Testament de Chinaman, Le réveil du tigre est le
meilleur tome de cette série atypique, du moins dans l’univers du western. Si
la ruée vers l’or a laissé sa place à la découverte de l’or noir, l’appétit
insatiable des hommes pour le pouvoir et la richesse est resté le même. Et ici,
il prend la forme d’une compagnie pétrolière prête à tout pour contrôler la
future précieuse ressource.
Encore une
fois, TaDuc et Le Tendre aborde le western avec les yeux de l’étranger qui
tente tant bien que mal de survivre dans une société violente, injuste, raciste,
sans honneur, où l’argent est la seule loi. Il ne fait pas bon être Chinois
dans cet Ouest légendaire. Comme il ne fait pas bon être un membre des
Premières Nations, un Mexicain, un Noir où tout simplement être différent.
Rondement
mené : Le réveil du tigre est le baroud d’honneur d’un éternel
apatride qui ne trouve sa place nulle part et qui tente dans un dernier
rugissement de retrouver la dignité et l’honneur que la Guerre de Sécession et
l’opium lui ont confisqué.
J’ai
toujours aimé la série Chinaman, même si quelques fois je trouvais qu’elle
avait un peu de difficulté à trouver son rythme.
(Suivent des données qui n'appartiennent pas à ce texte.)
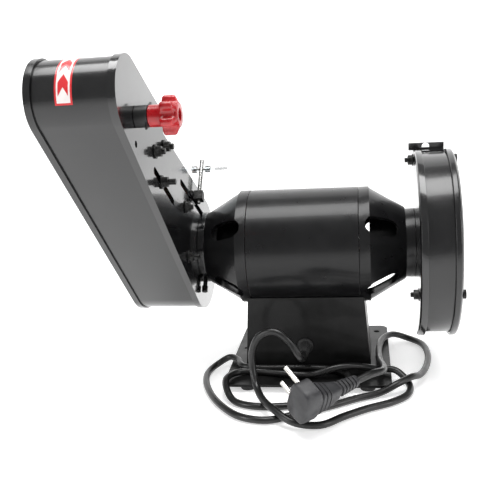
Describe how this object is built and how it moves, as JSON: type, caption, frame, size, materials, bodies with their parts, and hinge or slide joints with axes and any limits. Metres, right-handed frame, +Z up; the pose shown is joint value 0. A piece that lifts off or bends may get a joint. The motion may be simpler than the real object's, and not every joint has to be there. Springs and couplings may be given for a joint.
{
  "type": "bench grinder",
  "caption": "Bench grinder with a guarded grinding wheel on one end of a motor and a tilting belt-sander arm on the other, on a pedestal with a mains lead.",
  "frame": {"origin": "on the bench surface, below the centre of the machine's bounding box (the lead and plug left out)", "axes": "+X along the motor axis from the grinding wheel to the belt arm, +Y to the machine's rear where the lead leaves, +Z up"},
  "size_m": [0.3224, 0.3349, 0.3112],
  "materials": {
    "black_paint": "semi-gloss",
    "rubber": "satin",
    "grey_moulding": "satin",
    "black_plastic": "satin",
    "red_plastic": "glossy",
    "steel": "plain",
    "black_steel": "blackened",
    "bright_pin": "polished",
    "aluminium": "machined",
    "abrasive": "coated abrasive cloth",
    "stone": "bonded abrasive",
    "copper": "enamelled wire",
    "clear": "clear polycarbonate",
    "lamination": "laminated steel"
  },
  "bodies": {
    "base": {"base_plate": "black_paint", "foot_rear_left": "rubber", "foot_rear_right": "rubber", "foot_front_left": "rubber", "foot_front_right": "rubber", "pedestal_shell": "black_paint", "switch_bezel": "black_plastic", "cord_gland": "rubber", "run_capacitor": "aluminium", "motor_shell": "black_paint", "end_bell_belt_side": "black_paint", "end_bell_wheel_side": "black_paint", "stator_core": "lamination", "stator_winding": "copper", "ball_bearing_belt_side": "steel", "ball_bearing_wheel_side": "steel", "guard_back_plate": "black_paint", "guard_drum": "black_paint", "guard_cover": "black_paint", "guard_screw_1": "black_steel", "guard_screw_2": "black_steel", "spark_guard_bracket": "black_paint", "tool_rest_bolt": "steel", "mains_cord": "rubber", "plug_body": "grey_moulding", "plug_pin_1": "bright_pin", "plug_pin_2": "bright_pin"},
    "rotor": {"motor_shaft": "steel", "rotor_core": "lamination", "grinding_wheel": "stone", "wheel_flange_inner": "steel", "wheel_flange_outer": "steel", "wheel_nut": "steel", "drive_wheel": "aluminium", "drive_wheel_nut": "steel"},
    "arm": {"arm_plate": "black_paint", "arm_clamp_ring": "black_paint", "arm_lock_screw": "black_steel", "belt_housing_band": "black_paint", "belt_cover": "black_paint", "cover_screw": "black_plastic", "platen": "steel", "platen_bolt_upper": "black_steel", "platen_bolt_lower": "black_steel", "carriage_bolt": "black_steel", "stop_bolt": "black_steel", "housing_bolt": "black_steel", "abrasive_belt": "abrasive", "belt_rest_bolt": "steel", "shield_eye_bolt": "black_steel", "shield_rod": "steel"},
    "tension_carriage": {"idler_axle": "steel", "tension_boss": "black_plastic"},
    "idler": {"idler_wheel": "aluminium"},
    "knob": {"tracking_knob": "red_plastic"},
    "shield": {"eye_shield": "clear"},
    "belt_rest": {"belt_rest": "black_steel"},
    "tool_rest": {"tool_rest": "black_steel"},
    "rocker": {"switch_rocker": "red_plastic"}
  },
  "joints": [
    {"name": "rotor_spin", "type": "hinge", "parent": "base", "child": "rotor", "pos_m": [-0.01375, -0.0594, 0.122], "axis": [1, 0, 0], "continuous": true},
    {"name": "arm_tilt", "type": "hinge", "parent": "base", "child": "arm", "pos_m": [-0.01375, -0.0594, 0.122], "axis": [1, 0, 0], "range_deg": [-35, 50]},
    {"name": "tension_slide", "type": "slide", "parent": "arm", "child": "tension_carriage", "axis": [0, 0.7771, 0.6293], "range_m": [-0.006, 0]},
    {"name": "idler_spin", "type": "hinge", "parent": "tension_carriage", "child": "idler", "pos_m": [0.12025, 0.12715, 0.26663], "axis": [1, 0, 0], "continuous": true},
    {"name": "tracking_knob_turn", "type": "hinge", "parent": "tension_carriage", "child": "knob", "pos_m": [0.06625, 0.12715, 0.26663], "axis": [1, 0, 0], "range_deg": [-180, 180]},
    {"name": "eye_shield_tilt", "type": "hinge", "parent": "arm", "child": "shield", "pos_m": [0.08325, -0.04957, 0.20202], "axis": [1, 0, 0], "range_deg": [-28, 25]},
    {"name": "belt_rest_slide", "type": "slide", "parent": "arm", "child": "belt_rest", "axis": [0, -1, 0], "range_m": [0, 0.006]},
    {"name": "tool_rest_slide", "type": "slide", "parent": "base", "child": "tool_rest", "axis": [0, -1, 0], "range_m": [0, 0.005]},
    {"name": "switch_rock", "type": "hinge", "parent": "base", "child": "rocker", "pos_m": [-0.01375, -0.0937, 0.045], "axis": [1, 0, 0], "range_deg": [-8, 8]}
  ],
  "couplings": [
    {"joint": "idler_spin", "follows": "rotor_spin", "ratio": 2.5385}
  ]
}
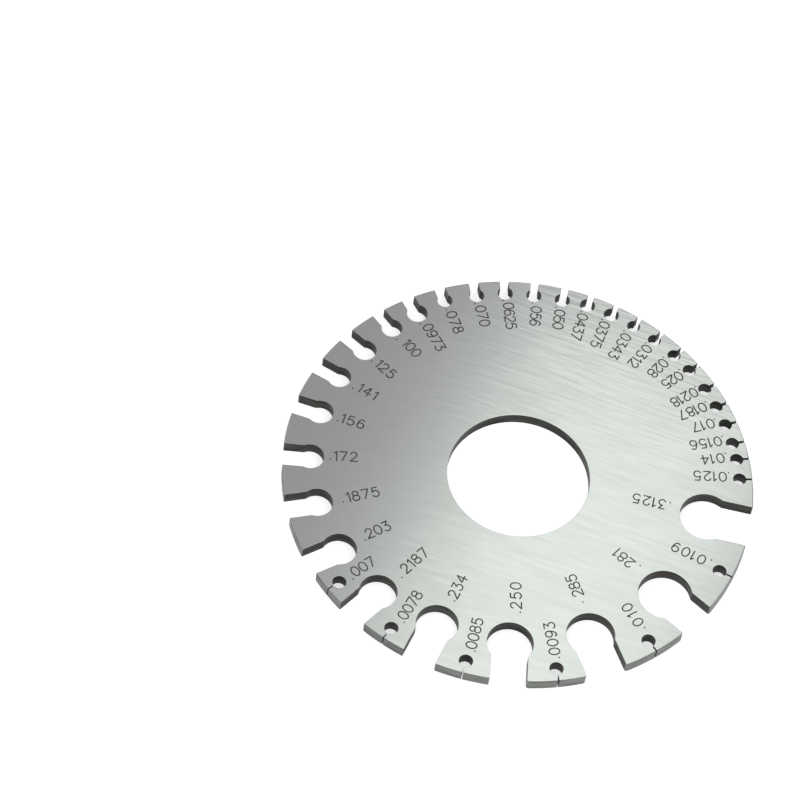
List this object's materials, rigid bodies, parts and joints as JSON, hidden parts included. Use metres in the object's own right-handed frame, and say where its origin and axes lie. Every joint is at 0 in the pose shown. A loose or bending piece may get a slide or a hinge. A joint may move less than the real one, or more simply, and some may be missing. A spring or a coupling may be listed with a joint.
{
  "type": "wire gauge",
  "caption": "Flat round wire and sheet gauge: a steel plate with a middle hole and keyhole slots of falling width round its rim, each marked with its size.",
  "frame": {"origin": "centre of the middle hole, on the lower face that the plate lies on", "axes": "+Z out of the numbered face, along the middle hole; +X to the right and +Y away as the picture shows it, with the widest slot 4.7 degrees clockwise of +X"},
  "size_m": [0.0826, 0.0826, 0.0024],
  "materials": {
    "steel": "stainless steel, ground flat and brushed one way, satin"
  },
  "bodies": {
    "root": {"gauge_plate": "steel"}
  },
  "joints": []
}
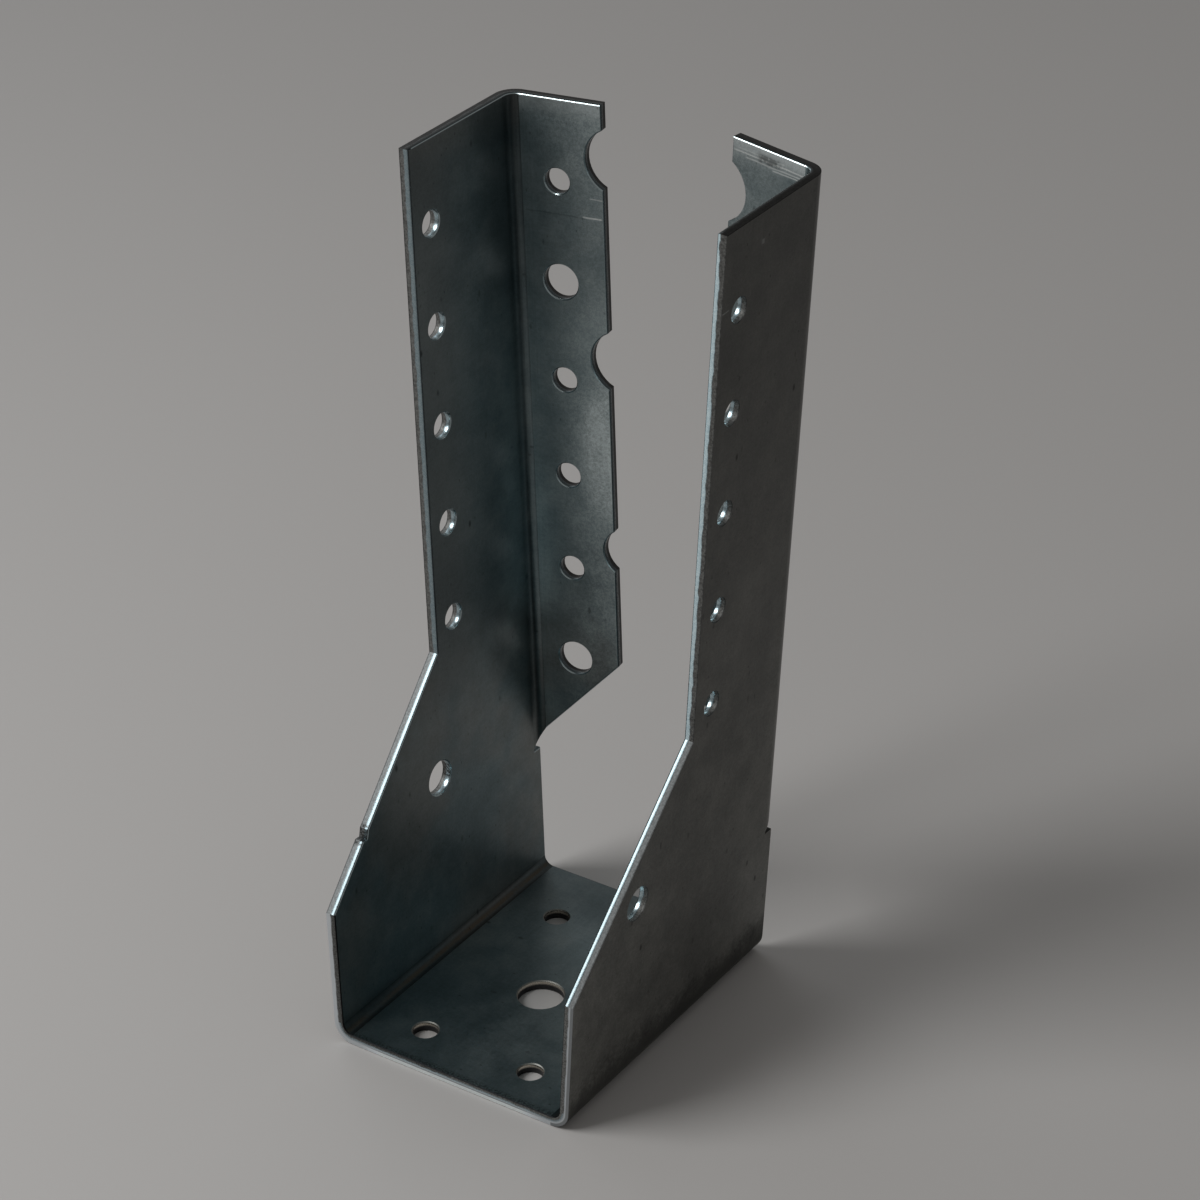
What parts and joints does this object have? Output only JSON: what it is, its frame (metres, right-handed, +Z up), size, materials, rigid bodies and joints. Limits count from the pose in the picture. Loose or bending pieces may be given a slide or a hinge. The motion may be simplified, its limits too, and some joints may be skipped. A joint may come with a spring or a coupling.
{
  "type": "joist hanger",
  "caption": "Face-fixed joist hanger folded from galvanised sheet: an open-topped channel with a seat, stepped cheeks and inward nailing flanges, perforated for nails and screws.",
  "frame": {"origin": "on the underside of the seat, on the axis of its wide middle hole", "axes": "+X across the seat to the right cheek, +Y to the wall side where the flanges are, +Z up along the cheeks"},
  "size_m": [0.0675, 0.0715, 0.1688],
  "materials": {
    "galvanised_steel": "galvanised, dull and slightly mottled, with brighter sheared edges"
  },
  "bodies": {
    "root": {"joist_hanger": "galvanised_steel"}
  },
  "joints": []
}
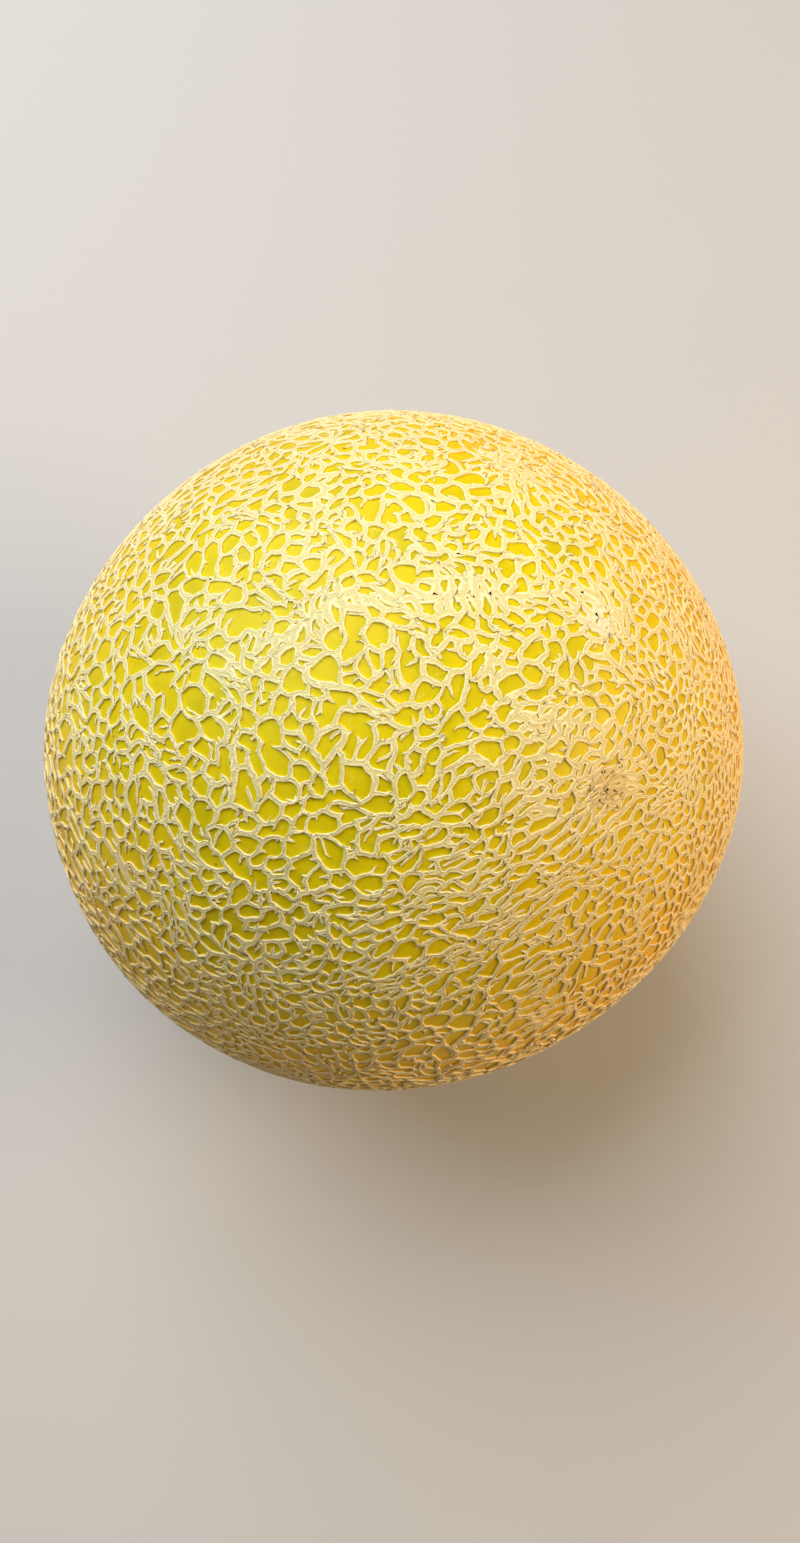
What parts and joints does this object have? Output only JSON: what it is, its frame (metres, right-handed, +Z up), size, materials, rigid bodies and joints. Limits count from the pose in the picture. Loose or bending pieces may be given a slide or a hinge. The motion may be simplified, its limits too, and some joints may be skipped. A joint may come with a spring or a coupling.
{
  "type": "cantaloupe melon",
  "caption": "Whole netted melon lying on its side: a nearly round yellow rind covered by a raised corky net, with round marks at the stem and blossom ends.",
  "frame": {"origin": "on the surface that the melon rests on, under the middle of its box", "axes": "+Z up, +X from the stem end towards the blossom end, along the melon's length"},
  "size_m": [0.1474, 0.1438, 0.1408],
  "materials": {
    "rind": "satin"
  },
  "bodies": {
    "root": {"melon": "rind"}
  },
  "joints": []
}
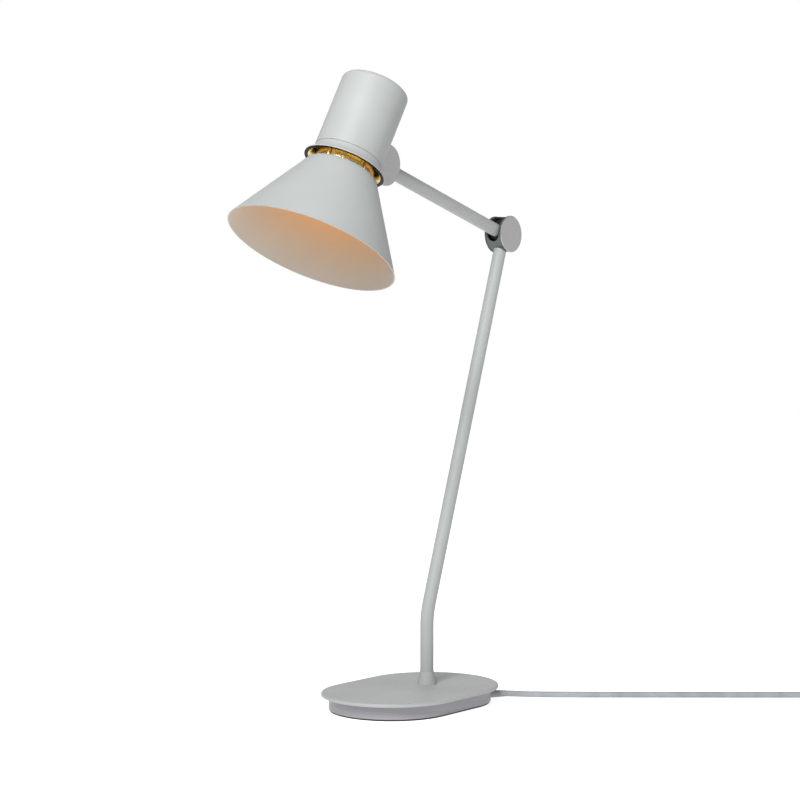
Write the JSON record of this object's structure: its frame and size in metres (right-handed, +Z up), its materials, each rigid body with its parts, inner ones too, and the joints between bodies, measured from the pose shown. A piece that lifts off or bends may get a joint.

Mais force est de constater
que Chinaman n’a jamais été aussi intéressant que dans ce nouvel album. J’ai l’impression
qu’enfin les auteurs ont répondu aux promesses que j’avais entrevues lors de ma
lecture de La montagne d’or.
Chinaman
prend congé de l’Ouest de la plus belle des façons, glorieusement. Une fin
aussi mythique que cet Ouest crépusculaire qui disparait tranquillement chassée
par la modernité qui pointe son nez avec ses automobiles, son pétrole, sa
technologie et sa civilisation.
Tout comme Red Dust, Blueberry, Manuel Gutierrez, dit « le Cheyenne » Il était une fois dans l’Ouest et John Bernard Books, inoubliable John Wayne dans The Shootist,
Chinaman quitte
avec panache et dignité ce nouvel Ouest où il n’a plus sa place.